Este é o artigo que alguns liberais não queriam ler, talvez por isso tenha sentido a necessidade de escrevê-lo agora. O tema da imigração é o elefante na sala para qualquer partido liberal nas próximas eleições europeias. O dilema é entre o pragmatismo – um eufemismo para eleitoralismo – e a coerência ideológica.

Nas últimas legislativas, a Iniciativa Liberal escolheu o caminho mais fácil e deixou o elefante espezinhar as suas raízes antes de adormecer ao colo dos conservadores. Está na hora de João Cotrim de Figueiredo se demarcar, em matéria de imigração, de várias propostas apresentadas pela Iniciativa Liberal durante as últimas eleições nacionais – simplesmente porque de liberais têm pouco – e marcar diferenças claras face à cartilha conservadora de Sebastião Bugalho.

É estranho que um partido liberal queira impor a obrigação de fazer depender a autorização de residência de um contrato de trabalho previamente celebrado ou, pasme-se, de prova de meios de subsistência. Num partido que se agita pela liberdade individual, pelo direito de cada um ser o que entender e fazer o que quiser com a sua vida, este regresso ao passado é uma negação daquilo em que dizemos acreditar. Se o que nos inspira, tal como está escrito no quadro identitário do partido, “é a enorme admiração por aqueles que procuram um amanhã melhor”, é incoerente limitar esse sonho ao volume de uma qualquer conta bancária. Defender uma liberdade para ricos e outra para pobres é a traição primária ao liberalismo em que acreditamos.

Redes de tráfico humano combatem-se com investigação e mão pesada, não com visões paternalistas que duvidam da capacidade de cada um reerguer a sua vida, construir o seu futuro e triunfar pela força do seu mérito e capacidade de trabalho. Como é que alguém que vive do outro lado do mundo vai conseguir, previamente, um contrato num café em Braga a precisar de mão de obra?

Quantos mais obstáculos erguermos no caminho de quem sonha, mais passadeiras estendemos a quem lucra com o direito a sonhar. Se o problema é a exploração, reduza-se a burocracia, fiscalize-se e punam-se os exploradores. Se a justificação é a indignidade de um regime de cama quente, aposte-se na resolução do problema da habitação, simplifiquem-se procedimentos, construa-se e aposte-se numa rede de transportes a sério que reduza a distância entre os centros e as periferias.

Os liberais acreditam na força das oportunidades e na sua capacidade regeneradora, precisamente aquilo que o último programa eleitoral da Iniciativa Liberal nega quando se refere à imigração.

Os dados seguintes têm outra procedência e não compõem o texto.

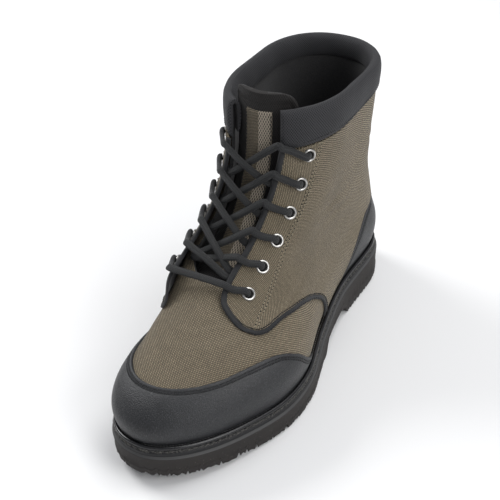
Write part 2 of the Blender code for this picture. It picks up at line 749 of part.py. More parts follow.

O que lá está escrito é a negação do direito de alguém mostrar que é capaz. É fechar a porta na cara de quem sonha e de todos aqueles que, mesmo sem contrato prévio ou conta bancária com muitos zeros, querem provar que conseguem, que vingam, que podem começar tudo de novo em qualquer canto do mundo que escolheram para serem felizes.

A desconfiança à partida é a rejeição do liberalismo. Não me venham falar de garantia de dignidade. A dignidade não está garantida, de forma automática, pelo simples facto de alguém chegar à fronteira com um contrato na mão, que o digam muitos dos trabalhadores que cultivam agora o Alentejo.

A dignidade constrói-se com políticas de integração. A solução das portas fechadas apenas acalma a dor de quem está dentro de casa, porque o sofrimento e a pobreza não deixam de existir por estarem longe dos nossos olhos. Os conservadores usam o argumento da dignidade para manterem o problema longe da vista e ainda mais longe do coração. Se queremos compromissos, discutamos então um modelo ágil de Visto Europeu de Procura de Trabalho, à semelhança do que já acontece em vários Estados-membros.

Numa Europa cada vez mais polarizada, é aos liberais que compete construir pontes entre a esquerda moderada das liberdades sociais e a direita das liberdades económicas com quem ainda é possível dialogar. É aos liberais que compete combater os radicalismos com humanismo e rejeitar, de forma clara e inequívoca, que alguém possa estar excluído de viver um sonho de Paz, Liberdade e Prosperidade apenas por ter nascido do lado de lá das nossas fronteiras. Isso não só é iliberal, como profundamente antieuropeu.